As mentioned elsewhere:

" The culture (the ethos, the way) of ἀρετή is, in essence, the self-education of discovering and knowing, intellectually and personally, that noble balance between our natural human tendency to commit ὕβρις – to go beyond the respectful, noble, limits of behaviour – and the necessity of learning the hard way, from πάθει μάθος, from direct personal experience. Δίκα is this balance; a balance manifest in us – or which can be manifest in us – through thoughtful reasoning, that is, by a well-balanced, fair, noble, personal judgement.

This culture of ἀρετή is thus a particular and an acquired balance - born from personal honour, from πάθει μάθος (from the personal knowing of the error, the unbalance, that is ὕβρις) and from using reasoned judgement (σωφρονεῖν), and both of which make us aware of the true nature of our φύσις [our own individual character] and of the nature of Φύσις itself."   A Glossary of Some Numinous Way Terms, Version 1.09 



David Myatt
October 2011 CE
(Revised JD2455975.101)

Notes

[1] The word benignity derives from the Latin benignitatem and the sense imputed by the word is of a kind, compassionate, well-mannered character, disposition, or deed. It came into English usage around the same time as compassion; for example, the word occurs in Chaucer's Troilus and Criseyde [ ii. 483 ] written around 1374 CE. 

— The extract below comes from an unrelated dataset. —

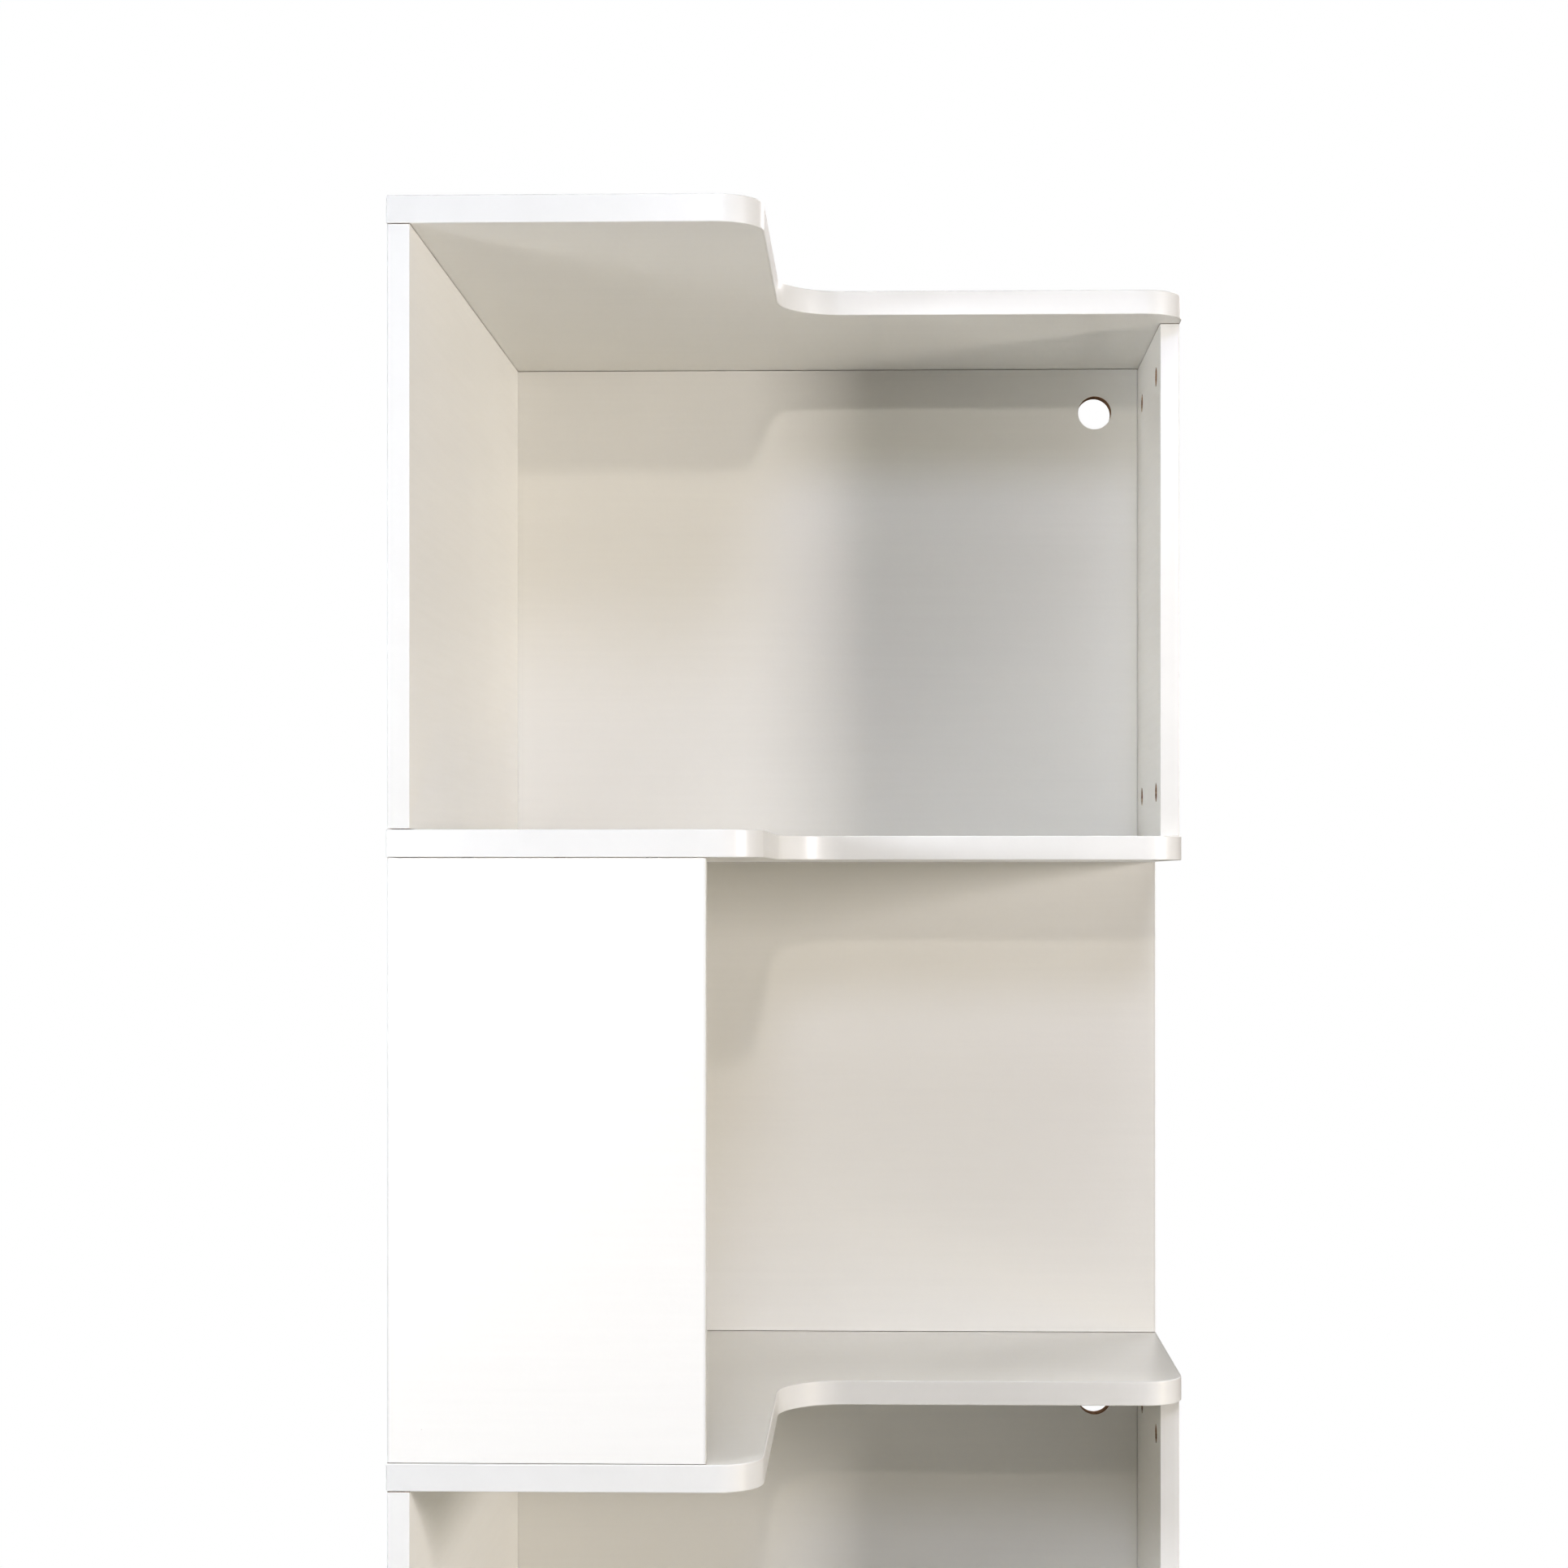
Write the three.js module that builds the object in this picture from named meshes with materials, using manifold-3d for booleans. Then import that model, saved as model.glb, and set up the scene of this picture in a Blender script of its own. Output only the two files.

[2]  John Gower, Confessio Amantis. Liber Quintus vv. 2997-3001 [Macaulay, G.C., ed. The Works of John Gower. Oxford: Clarendon Press. 1901]

[3] George Lyttelton. History of the Life of Henry the Second. London, Printed for J. Dodsley. M DCC LXXV II [1777] (A new ed., cor.) vol 3, p.178

[4] In respect of φύσις and Φύσις see, for example, my brief essay Physis, Nature, Concealment, and Natural Change [Some Notes on Heraclitus Fragment 123 ].

[5] That is, presences beauty - τὸ καλόν - culture, grace, a respect for 'the sacred', and imputes a knowledge of the need to avoid what is vulgar, dishonourable, and undignified.